**Recorded information:**
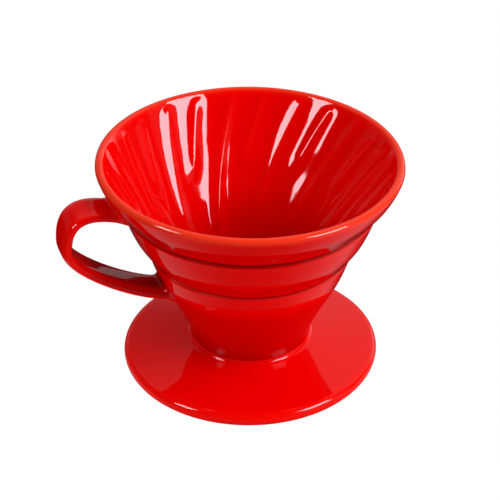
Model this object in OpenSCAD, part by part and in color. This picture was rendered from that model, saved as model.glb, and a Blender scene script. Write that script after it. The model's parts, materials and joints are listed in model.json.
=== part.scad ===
// Pour over coffee dripper in glazed ceramic: a ribbed funnel on a saucer that
// rests on a cup, with a strap handle. It is cast in separate pieces that are
// luted together with slip: the funnel, the saucer, its foot ring and the handle.
// Millimetres, +Z up. The origin is on the axis, in the plane of the saucer's
// underside. The handle points along -X.

/* [Funnel] */
// Outer diameter of the rim
rim_d = 117; // [112:1:120]
// Height of the rim above the saucer's underside
rim_z = 89.5; // [87:0.5:92]
// Thickness of the wall at the rim, which is fully rounded
lip_t = 3.4; // [3:0.1:4]
// Full angle of the paper filter's cone, and so of the inner wall
filter_angle = 60; // [59:0.5:61]
// Diameter of the outlet
outlet_d = 20; // [18:0.5:21]
// Thickness of the tip around the outlet
tip_wall = 4.2; // [3.6:0.1:4.6]
// How far the tip reaches below the saucer's underside
tip_drop = 2; // [1:0.5:3]

/* [Ribs] */
// Number of long ribs; a short one stands between each two
long_ribs = 12; // [8:1:13]
// Height of a rib above the inner wall
rib_h = 0.9; // [0.6:0.1:1.6]
// Width of a rib near the rim
rib_w = 10.4; // [7:0.2:11]
// Angle that a long rib turns through between the rim and the outlet
rib_swirl = 33; // [0:1:40]
// Azimuth of the first long rib at the rim
rib_phase = 17; // [0:1:44]

/* [Saucer] */
// Diameter of the saucer
saucer_d = 102; // [96:1:106]
// Thickness of the saucer's rounded edge
saucer_edge_t = 5.6; // [5:0.1:6]
// Height of the saucer's top where it reaches the neck
saucer_top_z = 9.6; // [9.2:0.1:10]

/* [Foot ring] */
// Outer diameter of the foot ring, which drops into a cup's mouth
ring_d = 60; // [54:1:66]
// Height of the foot ring, below the saucer's underside
ring_h = 5; // [4:0.5:7]
// Thickness of the foot ring
ring_t = 4.5; // [3.5:0.1:6]

/* [Handle] */
// Distance from the axis to the middle of the strap where it is farthest out
handle_reach = 73.5; // [71:0.5:76]
// Width of the strap
handle_w = 15; // [12:0.2:17]
// Thickness of the strap
handle_t = 4.2; // [3.8:0.1:5.2]

/* [Hidden] */
$fn = 96;
glaze_red = [0.78, 0.02, 0.02];
bare_clay = [0.86, 0.80, 0.72];

// Inside of the funnel: a cone that is tangent to the lip's round, down to the outlet's bore.
rim_r = rim_d / 2;
lip_r = lip_t / 2;
outlet_r = outlet_d / 2;
cone_lean = filter_angle / 2;                   // angle of the wall from upright
cone_slope = tan(cone_lean);                    // radius gained per millimetre of height
cone_top_r = rim_r - lip_r * (1 + 1 / cos(cone_lean) - cone_slope);  // carried up to the rim
function cone_r(z) = cone_top_r - (rim_z - z) * cone_slope;
outlet_z = rim_z - (cone_top_r - outlet_r) / cone_slope;

// Outside of the funnel: three bands, one under the other. The first starts at the lip,
// the others at a bead. Each bulges out (bulge) before it turns in to the undercut
// (face), which ends in a groove (foot, groove). Radii are measured in from the rim,
// heights down from it.
function from_rim(inward, down) = [rim_r - inward, rim_z - down];
lip_steps = 8;
bead_r = 0.8;
bead_steps = 3;
bead_end = -17;                                 // where a band leaves its bead, or the lip
bulge_steps = 3;
band_1_bulge = from_rim(1.4, 6.2);
band_1_face = from_rim(3.5, 9.2);
band_1_foot = from_rim(7.3, 14.5);
band_1_groove = from_rim(9.8, 17);
band_2_bead = from_rim(10.1, 18.2);
band_2_bulge = from_rim(11.8, 26.7);
band_2_face = from_rim(14.3, 30.7);
band_2_foot = from_rim(17.3, 35.4);
band_2_groove = from_rim(18.9, 37.3);
band_3_bead = from_rim(19.6, 38.6);
band_3_bulge = from_rim(20.6, 44.6);
band_3_face = from_rim(22.3, 48.7);

// Neck: a bell curve that ends upright, in a socket in the saucer.
neck_r = 23.6;
neck_shoulder = band_3_face - [3.3, 8];         // the curve's two inner control points
neck_knee = [neck_r, 18];
neck_wall = 5;
neck_steps = 9;
socket_z = 4;
collar_z = saucer_top_z + 1.1;                  // top of the fillet around the neck
collar_r = 1.8;                                 // radius of that fillet

// Recess between the tip and the neck's wall. It narrows to a round top.
tip_r = outlet_r + tip_wall;
recess_w = 1.8;
recess_z = 21.5;
recess_mid = [cone_r(recess_z) + (tip_wall + recess_w / 2) / cos(cone_lean), recess_z];
recess_steps = 4;

// Saucer
saucer_edge_r = saucer_edge_t / 2;
saucer_edge_c = [saucer_d / 2 - saucer_edge_r, saucer_edge_r];
saucer_hole_r = neck_r - neck_wall - 1.5;
saucer_fall = atan2(saucer_top_z - saucer_edge_t, saucer_edge_c[0] - neck_r - collar_r);

// Foot ring: its top has a chamfer, and is bedded in a recess of the same shape.
ring_r = ring_d / 2;
ring_bed = 1;                                   // depth of the recess, and of the chamfer
ring_round = 1;                                 // radius of the foot ring's lower edges

// Ribs: where they start and end, and how they taper.
rib_top_z = rim_z - 2.4;
long_rib_end_z = outlet_z + 5;
short_rib_end_z = rim_z - 30;
rib_end_w = 4.6;                                // width of a rib as it would be at the outlet
rib_sink = 0.8;                                 // depth of a rib's foot inside the wall
short_rib_stray = 1;                            // degrees off the middle between two long ribs

// Handle: two cubic curves in the plane of the axis, joined where it is farthest out.
handle_root = 2;                                // how far the ends start inside the wall
handle_top = [rim_r - 6 - handle_root, rim_z - 14.4];
handle_bottom = [rim_r - 22.5 - handle_root, rim_z - 51.2];
handle_far_z = rim_z - 24.8;
handle_upper = [
    handle_top, [rim_r + 6, rim_z - 8.5],
    [handle_reach, rim_z - 9.9], [handle_reach, handle_far_z]
];
handle_lower = [
    [handle_reach, handle_far_z], [handle_reach, rim_z - 33.1],
    [rim_r - 12.4, rim_z - 50.5], handle_bottom
];
handle_steps = 16;                              // steps along each curve
handle_sides = 20;                              // points around the strap
flare_w = 5;                                    // how much wider the strap is at its roots
flare_t = 3.5;                                  // how much thicker it is there
flare_share = 0.22;                             // share of the strap's run that flares

// Points on the arc about c from angle a0 to a1.
function arc(c, r, a0, a1, steps) =
    [for (i = [0:steps]) let (a = a0 + (a1 - a0) * i / steps) c + r * [cos(a), sin(a)]];

// Point at t on the Bezier curve with control points p.
function bezier(p, t) =
    len(p) == 1 ? p[0] : bezier([for (i = [1:len(p) - 1]) p[i - 1] + (p[i] - p[i - 1]) * t], t);

// A solid through rings that have equal numbers of points, closed by flat ends.
module lofted(rings) {
    n = len(rings[0]);
    last = (len(rings) - 1) * n;
    polyhedron(
        points = [for (ring = rings) each ring],
        faces = concat(
            [[for (i = [0:n - 1]) i], [for (i = [n - 1:-1:0]) last + i]],
            [for (k = [0:n:last - n], i = [0:n - 1]) [k + i, k + n + i, k + n + (i + 1) % n]],
            [for (k = [0:n:last - n], i = [0:n - 1]) [k + i, k + n + (i + 1) % n, k + (i + 1) % n]]
        )
    );
}

// Points after the first on the Bezier curve with control points p.
function along(p, steps) = [for (i = [1:steps]) bezier(p, i / steps)];

// An arc and the bulge of the band that starts at its end.
function band(arc_points, bulge, face) =
    concat(arc_points, along([arc_points[len(arc_points) - 1], bulge, face], bulge_steps));

// Outline of the funnel's outside, from the lip down to the foot of the neck.
function funnel_outside() = concat(
    band(
        arc([rim_r - lip_r, rim_z - lip_r], lip_r, 180 - cone_lean, bead_end, lip_steps),
        band_1_bulge, band_1_face
    ),
    [band_1_foot, band_1_groove],
    band(arc(band_2_bead, bead_r, 65, bead_end, bead_steps), band_2_bulge, band_2_face),
    [band_2_foot, band_2_groove],
    band(arc(band_3_bead, bead_r, 65, bead_end, bead_steps), band_3_bulge, band_3_face),
    along([band_3_face, neck_shoulder, neck_knee, [neck_r, collar_z]], neck_steps),
    [[neck_r, socket_z]]
);

// Shell of the funnel without its ribs, turned about the axis.
module funnel_shell() {
    rotate_extrude() polygon(concat(
        funnel_outside(),
        [[neck_r - neck_wall, socket_z], [neck_r - neck_wall, collar_z - 1]],
        arc(recess_mid, recess_w / 2, 0, 180, recess_steps),
        [[tip_r, outlet_z - 2], [tip_r, -tip_drop], [outlet_r, -tip_drop], [outlet_r, outlet_z]]
    ));
}

// Turn of a rib at height z, from none at the rim to rib_swirl at the outlet.
function rib_turn(z) = rib_swirl * (rim_z - z) / (rim_z - outlet_z);

// One rib from the rim down to height end_z. Its section is a low bank with hollow sides.
module rib(azimuth, end_z, steps) {
    side = [[0.5, -1], [0.4, 0.1], [0.27, 0.27], [0.12, 0.62]];
    section = concat([for (p = side) [-p[0], p[1]]], [[0, 1]], [for (i = [3:-1:0]) side[i]]);
    lofted([for (k = [0:steps]) let (
        z = rib_top_z + (end_z - rib_top_z) * k / steps,
        swell = k == 0 || k == steps ? 0.5 : k == 1 || k == steps - 1 ? 0.85 : 1,
        w = rib_end_w + (rib_w - rib_end_w) * (z - outlet_z) / (rib_top_z - outlet_z)
    ) [for (p = section) let (
        h = p[1] < 0 ? -rib_sink : p[1] * rib_h * swell,
        r = cone_r(z) - h * cos(cone_lean),
        a = azimuth + rib_turn(z) + asin(p[0] * w / r)
    ) [r * cos(a), r * sin(a), z + h * sin(cone_lean)]]]);
}

module funnel() {
    color(glaze_red) union() {
        funnel_shell();
        for (i = [0:long_ribs - 1]) {
            rib(rib_phase + 360 * i / long_ribs, long_rib_end_z, 10);
            rib(rib_phase + short_rib_stray + 360 * (i + 0.5) / long_ribs, short_rib_end_z, 6);
        }
    }
}

module saucer() {
    color(glaze_red) rotate_extrude() polygon(concat(
        [[ring_r, 0], [ring_r - ring_bed, ring_bed], [saucer_hole_r, ring_bed]],
        [[saucer_hole_r, socket_z], [neck_r, socket_z]],
        arc([neck_r + collar_r, saucer_top_z + collar_r * cos(saucer_fall)],
            collar_r, 205, 270 - saucer_fall, 6),
        arc(saucer_edge_c, saucer_edge_r, 90 - saucer_fall, -90, 12)
    ));
}

module foot_ring() {
    color(bare_clay) rotate_extrude() polygon(concat(
        [[ring_r - ring_t, ring_bed]],
        arc([ring_r - ring_t + ring_round, ring_round - ring_h], ring_round, 180, 270, 4),
        arc([ring_r - ring_round, ring_round - ring_h], ring_round, 270, 360, 4),
        [[ring_r, 0], [ring_r - ring_bed, ring_bed]]
    ));
}

// Centre line of the handle, as [distance from the axis, z], for s from 0 to 2.
function handle_line(s) = s < 1 ? bezier(handle_upper, s) : bezier(handle_lower, s - 1);

// Ring of points around the strap at s: a rounded oblong square to the centre line.
function strap_ring(s) =
    let (
        step = 0.01,
        ahead = handle_line(min(s + step, 2)) - handle_line(max(s - step, 0)),
        out = [-ahead[1], ahead[0]] / norm(ahead),
        near = max(0, 1 - min(s, 2 - s) / (2 * flare_share)),
        half_w = (handle_w + flare_w * near * near) / 2,
        half_t = (handle_t + flare_t * near * near) / 2,
        c = handle_line(s)
    )
    [for (i = [0:handle_sides - 1]) let (
        a = 360 * i / handle_sides,
        across = half_w * sign(cos(a)) * pow(abs(cos(a)), 0.55),
        up = half_t * sign(sin(a)) * pow(abs(sin(a)), 0.75)
    ) [-(c[0] + up * out[0]), -across, c[1] + up * out[1]]];

// Everything within the funnel's outside, which the handle's roots are cut to.
module funnel_filled() {
    rotate_extrude() polygon(concat([[0, rim_z]], funnel_outside(), [[0, socket_z]]));
}

module handle() {
    color(glaze_red) difference() {
        lofted([for (k = [0:2 * handle_steps]) strap_ring(k / handle_steps)]);
        funnel_filled();
    }
}

funnel();
saucer();
foot_ring();
handle();
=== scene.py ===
"""Looks of the pour over dripper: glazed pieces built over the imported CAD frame, in soft studio light.

Lengths on the object are millimetres, and MM turns them into metres. Lights and the floor are placed
in metres. Azimuth is counted counter-clockwise from +X, seen from above. The handle points along -X.
"""

import json
import math

import bpy
import numpy as np
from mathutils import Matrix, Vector

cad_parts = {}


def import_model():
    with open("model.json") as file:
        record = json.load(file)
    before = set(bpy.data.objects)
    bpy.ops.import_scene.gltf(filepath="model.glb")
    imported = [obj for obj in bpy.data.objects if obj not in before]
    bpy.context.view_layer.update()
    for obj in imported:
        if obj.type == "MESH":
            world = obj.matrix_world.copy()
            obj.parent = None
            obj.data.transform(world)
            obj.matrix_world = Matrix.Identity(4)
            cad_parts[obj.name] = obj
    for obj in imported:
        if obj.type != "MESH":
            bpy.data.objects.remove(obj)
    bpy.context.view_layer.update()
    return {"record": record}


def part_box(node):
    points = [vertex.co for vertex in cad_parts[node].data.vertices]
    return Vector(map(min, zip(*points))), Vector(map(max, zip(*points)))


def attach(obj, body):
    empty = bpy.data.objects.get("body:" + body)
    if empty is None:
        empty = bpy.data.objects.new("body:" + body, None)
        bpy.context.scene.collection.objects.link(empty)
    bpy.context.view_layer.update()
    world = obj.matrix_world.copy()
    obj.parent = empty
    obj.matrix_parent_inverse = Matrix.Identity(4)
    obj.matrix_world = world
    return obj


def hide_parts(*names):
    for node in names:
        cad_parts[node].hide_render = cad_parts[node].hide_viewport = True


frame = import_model()
MM = 0.001


def span(node, axis):
    """Lowest and highest coordinate of a CAD node along an axis, in millimetres."""
    low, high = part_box(node)
    return low[axis] / MM, high[axis] / MM


# ---------------------------------------------------------------- sizes, from the frame
RIM_R = span("funnel", 0)[1]
TIP_Z, RIM_Z = span("funnel", 2)
SAUCER_R = span("saucer", 0)[1]
RING_R = span("foot_ring", 0)[1]
RING_Z = span("foot_ring", 2)[0]
STRAP_W = 15.0
STRAP_T = 4.2
HANDLE_REACH = -span("handle", 0)[0] - STRAP_T / 2     # to the middle of the strap
OUTLET_R = next(m["dims"]["r_mm"] for m in frame["record"]["mounts"] if m["name"] == "outlet")

# ---------------------------------------------------------------- funnel
LIP_R = 1.7
CONE_LEAN = math.radians(30)
CONE_SLOPE = math.tan(CONE_LEAN)
CONE_TOP_R = RIM_R - LIP_R * (1 + 1 / math.cos(CONE_LEAN) - CONE_SLOPE)   # the cone, carried up to the rim
OUTLET_Z = RIM_Z - (CONE_TOP_R - OUTLET_R) / CONE_SLOPE
FUNNEL_COLUMNS = 432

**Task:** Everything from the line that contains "are cut to." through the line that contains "points = [vertex.co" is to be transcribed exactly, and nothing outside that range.

**Exercise response:**
// Everything within the funnel's outside, which the handle's roots are cut to.
module funnel_filled() {
    rotate_extrude() polygon(concat([[0, rim_z]], funnel_outside(), [[0, socket_z]]));
}

module handle() {
    color(glaze_red) difference() {
        lofted([for (k = [0:2 * handle_steps]) strap_ring(k / handle_steps)]);
        funnel_filled();
    }
}

funnel();
saucer();
foot_ring();
handle();
=== scene.py ===
"""Looks of the pour over dripper: glazed pieces built over the imported CAD frame, in soft studio light.

Lengths on the object are millimetres, and MM turns them into metres. Lights and the floor are placed
in metres. Azimuth is counted counter-clockwise from +X, seen from above. The handle points along -X.
"""

import json
import math

import bpy
import numpy as np
from mathutils import Matrix, Vector

cad_parts = {}


def import_model():
    with open("model.json") as file:
        record = json.load(file)
    before = set(bpy.data.objects)
    bpy.ops.import_scene.gltf(filepath="model.glb")
    imported = [obj for obj in bpy.data.objects if obj not in before]
    bpy.context.view_layer.update()
    for obj in imported:
        if obj.type == "MESH":
            world = obj.matrix_world.copy()
            obj.parent = None
            obj.data.transform(world)
            obj.matrix_world = Matrix.Identity(4)
            cad_parts[obj.name] = obj
    for obj in imported:
        if obj.type != "MESH":
            bpy.data.objects.remove(obj)
    bpy.context.view_layer.update()
    return {"record": record}


def part_box(node):
    points = [vertex.co for vertex in cad_parts[node].data.vertices]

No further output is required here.